STATED GOAL
Return only the lines running from the line with "print(name, len(shape.Solids), round(shape.Volume, 1))" down to the line with "for node in", both included, exactly as they appear.

CAD and scene scripts:
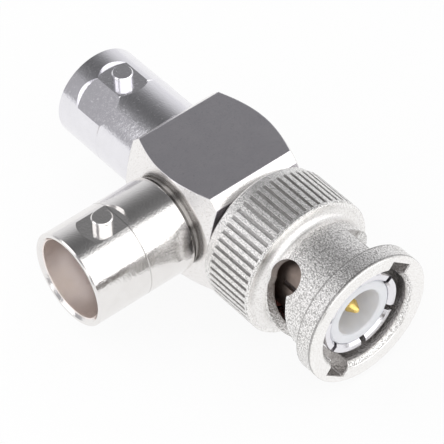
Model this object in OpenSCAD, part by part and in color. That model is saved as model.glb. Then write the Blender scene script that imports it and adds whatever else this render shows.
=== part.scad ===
// Bayonet coaxial T adapter: a plug and a jack in line, and a second jack at right angles.
// The three axes cross in the middle of a short square bar. All sizes are in millimetres.

/* [Body] */
// Width across the flats of the square bar
body_af = 12.15; // [11.5:0.05:13]
// Diameter that the bar's four long corners are turned to
body_corner_d = 15.92; // [15.2:0.02:16.6]
// Length of the bar, along the branch jack's axis
body_len = 11.7; // [11:0.1:13]
// Angle of the chamfer turned on the bar's two ends
body_chamfer = 30; // [20:1:40]
// Bore that runs through the bar for the line's insulators
core_bore_d = 6.6; // [6.4:0.1:7]
// Diameter of the assembly hole that the end cap closes
cap_d = 4.4; // [3:0.1:5]
// Thickness of the end cap
cap_t = 1.2; // [0.8:0.1:2]

/* [Jacks] */
// Outside diameter of both jack shells
jack_d = 9.65; // [9.5:0.05:9.7]
// Bore at the mouth of both jacks
jack_bore_d = 8.15; // [8.1:0.01:8.2]
// Distance from the crossing of the axes to the through jack's mouth
through_reach = 17.9; // [17:0.1:20]
// Distance from the crossing of the axes to the branch jack's mouth
branch_reach = 17.45; // [17:0.05:20]
// Depth of the wide bore, from the mouth to the reference plane
jack_bore_depth = 8.4; // [8:0.1:9]
// Chamfer inside the mouth
jack_mouth_chamfer = 0.33; // [0.1:0.01:0.45]
// Diameter of the undercut where a shell meets the bar
undercut_d = 8.9; // [8.7:0.05:9.2]
// Width of that undercut on the branch jack
undercut_w = 0.55; // [0.4:0.05:0.9]
// Width of that undercut on the through jack
through_undercut_w = 0.25; // [0.15:0.05:0.6]
// Diameter of the thin rib in the middle of the branch jack's undercut
rib_d = 9.3; // [9:0.05:9.5]
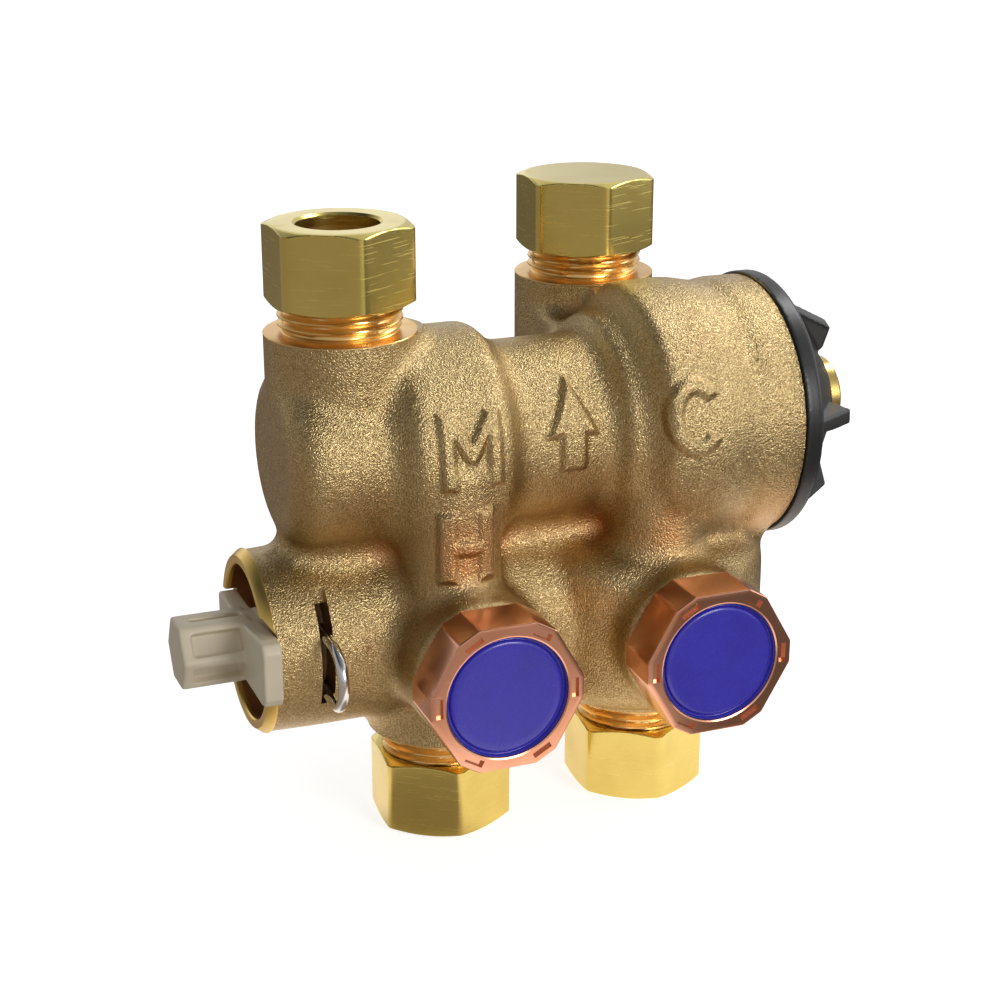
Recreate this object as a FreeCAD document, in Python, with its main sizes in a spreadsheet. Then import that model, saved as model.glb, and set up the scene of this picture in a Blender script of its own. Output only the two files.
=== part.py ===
import FreeCAD, Part
import math
import os
import Sketcher

os.makedirs("parts", exist_ok=True)
doc = FreeCAD.newDocument("MixingValve")
sheet = doc.addObject("Spreadsheet::Sheet", "Sizes")
Vector = FreeCAD.Vector


# A length or angle together with the sheet formula that drives it
class Size:
    def __init__(self, value, text):
        self.value = value
        self.text = text

    def __add__(self, other):
        other = asSize(other)
        return Size(self.value + other.value, "(" + self.text + " + " + other.text + ")")

    def __sub__(self, other):
        other = asSize(other)
        return Size(self.value - other.value, "(" + self.text + " - " + other.text + ")")

    def __mul__(self, other):
        other = asSize(other)
        return Size(self.value * other.value, "(" + self.text + " * " + other.text + ")")

    def __truediv__(self, other):
        other = asSize(other)
        return Size(self.value / other.value, "(" + self.text + " / " + other.text + ")")

    def __neg__(self):
        return Size(-self.value, "(-" + self.text + ")")

    def __radd__(self, other):
        return asSize(other) + self

    def __rsub__(self, other):
        return asSize(other) - self


def asSize(number):
    if isinstance(number, Size):
        return number
    return Size(float(number), "(" + repr(float(number)) + ")")


# Driving sizes in millimetres and degrees, one row of the sheet each
table = [
    ("inletSpacing", 60.8), ("barrelPlane", 4.0), ("upperAxis", 110.4), ("lowerAxis", 58.9),
    ("outletBack", 25.0), ("branchPast", 1.8), ("branchBack", 44.8), ("rimRise", 33.3), ("cutSpare", 1.0),
    # compression unions, measured from the machined rim of the port outwards
    ("rimRadius", 20.4), ("rimDepth", 2.2), ("threadRadius", 16.6), ("threadDepth", 1.3),
    ("threadPitch", 2.31), ("spigotLength", 20.6), ("threadShown", 7.2), ("nutPast", 8.0), ("tipBevel", 0.6),
    ("nutFlats", 36.0), ("nutTurned", 20.35), ("nutChamfer", 2.6), ("pipeRadius", 11.0), ("pipeGap", 0.1),
    ("nutWall", 3.4), ("oliveLength", 8.0), ("oliveThickness", 2.1), ("waterwayRadius", 9.5),
    ("blankDiscThickness", 2.0), ("fitGap", 0.05), ("looseGap", 0.2), ("sealGap", 0.02),
    # turns of the four union nuts about their own axes
    ("outletNutTurn", 30.65), ("blankNutTurn", 26.0), ("hotNutTurn", 26.0), ("coldNutTurn", 26.8),
    # upper barrel, along the barrel from the hot inlet
    ("upperLeftEnd", -45.0), ("upperRadius", 25.4), ("upperEndRound", 9.0), ("bulgeStart", -19.0),
    ("bulgeRise", 6.0), ("bulgeRadius", 31.4), ("bulgeLength", 36.0), ("neckLength", 26.5),
    ("stepRadius", 30.6), ("stepRise", 3.2), ("stepLength", 6.7), ("coldRise", 5.8),
    ("coldRadius", 38.0), ("coldLength", 27.0), ("collarRise", 2.2), ("collarRadius", 37.0),
    ("collarLength", 12.1), ("bulgeRound", 4.0), ("stepRound", 1.6), ("webLeft", -33.0), ("webRight", 85.0),
    ("webHalf", 12.0), ("padFront", 16.0), ("padRise", 24.6),
    # lower barrel
    ("lowerLeftEnd", -54.7), ("lowerRadius", 25.4), ("chamberRadius", 36.5), ("chamberBack", 1.5),
    ("chamberBelow", 26.0), ("chamberAbove", 21.0), ("chamberRound", 10.0), ("knobRelief", 0.8),
    ("reliefLength", 9.0),
    ("mouthRadius", 24.9), ("mouthLength", 3.0), ("mouthChamfer", 1.2), ("mouthBore", 21.3),
    ("mouthDepth", 7.6), ("plugBore", 17.0), ("plugBoreSpare", 4.0),
    # front bosses that hold the check valves
    ("frontAxis", 57.5), ("frontFace", 53.0), ("capLength", 14.5), ("capFlats", 40.0),
    ("capCorners", 42.6), ("capChamfer", 0.6), ("capThread", 17.0), ("bossRadius", 20.4),
    ("bossGap", 0.4), ("checkBore", 13.0), ("checkBoreBack", 10.0), ("capWeb", 4.5),
    ("discRecess", 2.0), ("discRadius", 16.7), ("discDome", 1.0), ("discEdge", 1.1),
    ("slotLength", 5.2), ("slotWidth", 1.3), ("slotDepth", 1.2), ("slotPlace", 18.6),
    # hot and cold ways that rise from the front bosses
    ("riserAcross", -2.0), ("riserFront", 16.0), ("riserRadius", 13.5), ("riserBore", 7.0),
    # upper bore
    ("sleeveBore", 19.0), ("mixedBore", 15.0), ("endWall", 9.0), ("sleeveStart", -14.0),
    ("hotRingHalf", 9.0), ("hotRingRadius", 25.0), ("coldBore", 29.0), ("coldBoreInset", 1.0),
    # check cartridges, along the boss axis from the port plane forwards
    ("cageBack", 10.0), ("seatThickness", 3.0), ("seatBore", 6.5), ("cageBore", 11.0),
    ("cageWindowInset", 2.0), ("cageWindowLength", 12.0), ("cageWindowWidth", 9.0),
    ("guideReach", 21.0), ("guideThickness", 2.5), ("guideHoleRing", 7.0), ("guideHole", 2.0),
    ("cageNeck", 8.0), ("cageEndThickness", 3.0), ("poppetRadius", 8.8), ("poppetThickness", 2.4),
    ("stemRadius", 2.0), ("stemShown", 2.0), ("checkSpringRadius", 5.0),
    ("checkSpringWire", 0.9), ("checkSpringTurns", 5.0), ("cageSealInset", 6.5),
    ("smallSealWire", 2.0), ("strainerWall", 0.8), ("strainerWindow", 5.0), ("strainerRim", 2.0),
    # flushing plug and its spring clip
    ("plugRadius", 16.95), ("plugLength", 23.0), ("barShown", 1.8),
    ("barThickness", 5.0), ("notchGap", 0.3), ("barHeight", 15.0), ("barFront", 26.5), ("barBack", 27.0),
    ("barRound", 2.0), ("barHub", 9.0), ("stubLength", 17.1), ("stubFlats", 15.0), ("stubTurn", 9.0),
    ("pocketDepth", 1.3), ("pocketWidth", 4.6), ("pocketLength", 10.5), ("plugSealWire", 2.6),
    ("plugSealInset", 4.0), ("plugSealStep", 5.0), ("clipInset", 16.4), ("clipWire", 3.0),
    ("clipHalf", 8.2), ("clipFront", 34.5), ("clipBack", 20.0), ("clipGap", 0.3),
    ("slotHigh", 15.0), ("slotLow", 11.0), ("runOut", 6.5), ("runOutDeep", 11.8), ("runOutShallow", 2.0),
    # thermostatic cartridge, along the upper barrel
    ("shuttleRadius", 12.95), ("hotSeat", 3.0),
    ("portGap", 2.0), ("shuttleLength", 56.0), ("shuttleBore", 10.0), ("webInset", 15.0),
    ("webThickness", 3.0), ("webHoleRing", 8.1), ("webHole", 1.4), ("seatRingLength", 5.0),
    ("seatRingBore", 9.0), ("sleeveFlangeBore", 8.3), ("sleeveFlange", 2.0),
    ("hotWindowWidth", 9.0), ("coldWindowWidth", 9.0), ("sleeveSealWire", 2.5),
    ("sealLeftInset", 2.2), ("sealMiddleInset", 5.0), ("sealRightInset", 6.0), ("capsuleLength", 48.0),
    ("capsuleRadius", 6.6), ("capsuleShoulder", 4.0), ("elementStem", 3.4), ("stemLength", 22.0),
    ("capsuleEdge", 1.0),
    ("pinRadius", 2.0), ("noseShown", 5.0), ("returnWire", 1.4), ("returnRadius", 9.2),
    ("returnTurns", 6.0), ("carrierGap", 1.0), ("carrierRadius", 11.95), ("carrierWall", 2.0),
    ("noseRadius", 4.5), ("plungerRadius", 7.8), ("overloadWire", 1.5), ("overloadRadius", 6.4),
    ("overloadTurns", 4.0), ("carrierBore", 8.0), ("carrierHead", 5.0), ("carrierLength", 19.0),
    ("spindleThread", 5.0), ("spindleShown", 3.0), ("carrierPlay", 4.0), ("collarThickness", 2.6),
    ("spindleCollar", 9.0), ("spindleRadius", 6.0),
    # headwork and temperature knob
    ("headLength", 19.1), ("headNose", 16.0), ("headBore", 12.0),
    ("hubRadius", 14.0), ("hubLength", 9.4), ("headSealInset", 4.0), ("headSealWire", 2.6),
    ("spindleSealInset", 4.4), ("knobGap", 0.3), ("knobRim", 37.9), ("knobRimLength", 5.4),
    ("rimBevel", 1.0), ("coneStart", 34.5), ("coneEnd", 14.0), ("coneLength", 16.2),
    ("knobWall", 2.6), ("knobBoss", 9.5), ("finBase", 36.2), ("finTip", 27.6), ("finInner", 20.0),
    ("finDrop", 2.2), ("finWidth", 4.2), ("finTurn", -3.0), ("knobScrewRadius", 11.0),
    ("screwHead", 5.0), ("screwShank", 3.0), ("screwDepth", 8.0), ("hexSocket", 3.0), ("screwEdge", 0.8),
]
for row, (name, value) in enumerate(table, start=1):
    sheet.set("A" + str(row), name)
    sheet.set("B" + str(row), str(value))
    sheet.setAlias("B" + str(row), name)
doc.recompute()


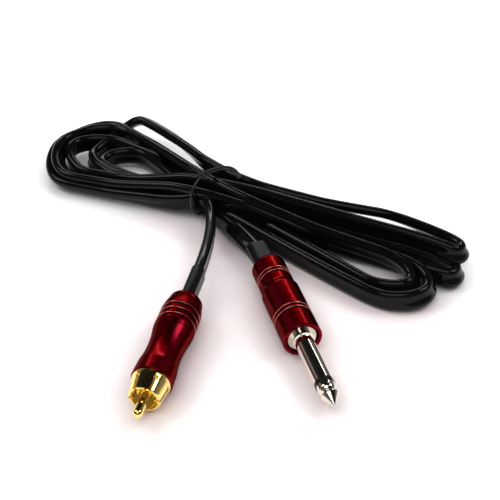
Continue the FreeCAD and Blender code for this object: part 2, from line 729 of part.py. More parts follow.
def build():
    hank = hank_placed(cord_hank())
    nodes = {"cord_hank": hank, "cable_tie": hank_placed(cable_tie())}
    tip, heading, rise, pieces = jack_pieces()
    nodes.update(laid(tip, heading, rise, pieces))
    nodes["cord_lead_jack"], nodes["jack_heat_shrink"] = lead(
        tip, heading, rise, jack_cord_start(), JACK_LEAD_TURN, JACK_LEAD, False,
        JACK_SHAFT_LENGTH + JACK_BARREL_LENGTH + JACK_SHRINK_SHOWN, hank)
    tip, heading, rise, pieces = phono_pieces()
    nodes.update(laid(tip, heading, rise, pieces))
    nodes["cord_lead_phono"], nodes["phono_heat_shrink"] = lead(
        tip, heading, rise, phono_cord_start(), PHONO_LEAD_TURN, PHONO_LEAD, True,
        PHONO_RIM + PHONO_BARREL_LENGTH + PHONO_SHRINK_SHOWN, hank)
    return nodes


def main():
    os.makedirs("parts", exist_ok=True)
    for name, shape in build().items():
        if not shape.isValid():
            print("not valid:", name)
        print(name, len(shape.Solids), round(shape.Volume, 1))
        shape.exportStep("parts/" + name + ".step")


main()
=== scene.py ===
import math

import bpy
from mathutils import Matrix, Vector


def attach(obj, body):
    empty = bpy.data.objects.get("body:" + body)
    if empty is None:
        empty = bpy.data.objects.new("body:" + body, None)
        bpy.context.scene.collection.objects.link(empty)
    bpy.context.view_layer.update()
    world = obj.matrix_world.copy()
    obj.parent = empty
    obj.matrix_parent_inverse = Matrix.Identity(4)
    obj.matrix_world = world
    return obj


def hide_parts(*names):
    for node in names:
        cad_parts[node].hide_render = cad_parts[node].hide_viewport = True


# Bundled audio lead: a phono plug and a jack plug on one flat twin cord.
# The object's lengths are written in millimetres, and MM makes them metres. Heights in the
# finishes, the floor and the lamps are in metres. Leans are in degrees.

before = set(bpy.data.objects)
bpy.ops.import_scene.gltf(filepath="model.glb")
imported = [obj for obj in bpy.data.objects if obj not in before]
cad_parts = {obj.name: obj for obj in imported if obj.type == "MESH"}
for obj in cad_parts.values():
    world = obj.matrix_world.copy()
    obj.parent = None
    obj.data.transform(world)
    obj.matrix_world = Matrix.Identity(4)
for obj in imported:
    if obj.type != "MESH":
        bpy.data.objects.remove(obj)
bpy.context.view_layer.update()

MM = 0.001
FULL_TURN = 2 * math.pi

# Where the plugs lie, as in the part's source: the tip, the way from it to the barrel, and
# the turn that lays the X axis along that way
JACK_TIP = (30.45, -37.2, 5.792)
JACK_BACK = (-0.27888, 0.95992, 0.02792)
JACK_TURN = (0.0, math.radians(-1.6), math.radians(106.2))
PHONO_TIP = (-28.85, -42.1, 5.994)
PHONO_BACK = (0.24161, 0.96905, 0.05059)
PHONO_TURN = (0.0, math.radians(-2.9), math.radians(76.0))

# Cord's start behind each plug's tip, its straight stretch there, and its points between
# plug and hank, in its order from the phono plug to the jack plug. The jack lead's leans
# end with those of its two points in the plug.
JACK_CORD_START = 52.9
PHONO_CORD_START = 34.5
LEAD_STRAIGHT = 20.0
PHONO_LEAD = ((-10.7, 34.1, 8.8), (-9.0, 54.1, 7.8), (-10.9, 69.6, 9.2))
JACK_LEAD = ((-8.9, 66.3, 4.2), (-3.1, 59.4, 4.3), (2.0, 50.6, 5.2))
JACK_LEANS = (0.0, 20.0, 55.0, 90.0, 90.0)

# Cord's section: two round lobes side by side, with a groove between them
CORD_WIDTH = 7.2
CORD_THICKNESS = 3.7
CORD_GROOVE = 0.5
CORD_GROOVE_HALF = 0.9
CORD_SIDES = 24
CORD_EDGE_POWER = 0.8
ROUTE_STEPS = 8

# Hank: middle of the tie and heading of the hank
HANK_AT = (-9.5, 73.9)
HANK_HEADING = math.radians(-31.6)

# Places in the waist: across the hank, and height
WAIST = {
    "phono": (-7.8, 6.2), "jack": (-4.3, 4.0), "front low": (-1.6, 4.2),
    "middle low": (2.6, 4.3), "back low": (6.0, 4.3), "rear low": (9.4, 5.0),
    "front high": (-5.2, 11.2), "middle high": (-1.6, 12.3), "back high": (2.0, 12.4),
    "rear high": (5.6, 11.8),
}

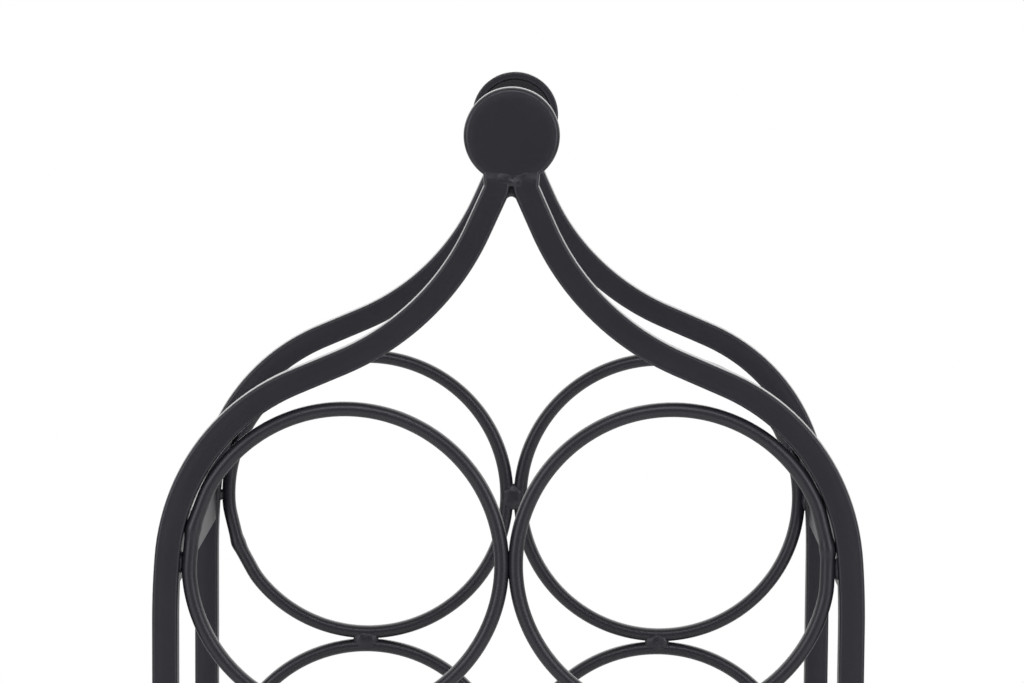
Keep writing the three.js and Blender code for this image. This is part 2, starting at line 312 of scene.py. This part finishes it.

RESPONSE BELOW
        print(name, len(shape.Solids), round(shape.Volume, 1))
        shape.exportStep("parts/" + name + ".step")


main()
=== scene.py ===
import math

import bpy
from mathutils import Matrix, Vector


def attach(obj, body):
    empty = bpy.data.objects.get("body:" + body)
    if empty is None:
        empty = bpy.data.objects.new("body:" + body, None)
        bpy.context.scene.collection.objects.link(empty)
    bpy.context.view_layer.update()
    world = obj.matrix_world.copy()
    obj.parent = empty
    obj.matrix_parent_inverse = Matrix.Identity(4)
    obj.matrix_world = world
    return obj


def hide_parts(*names):
    for node in names:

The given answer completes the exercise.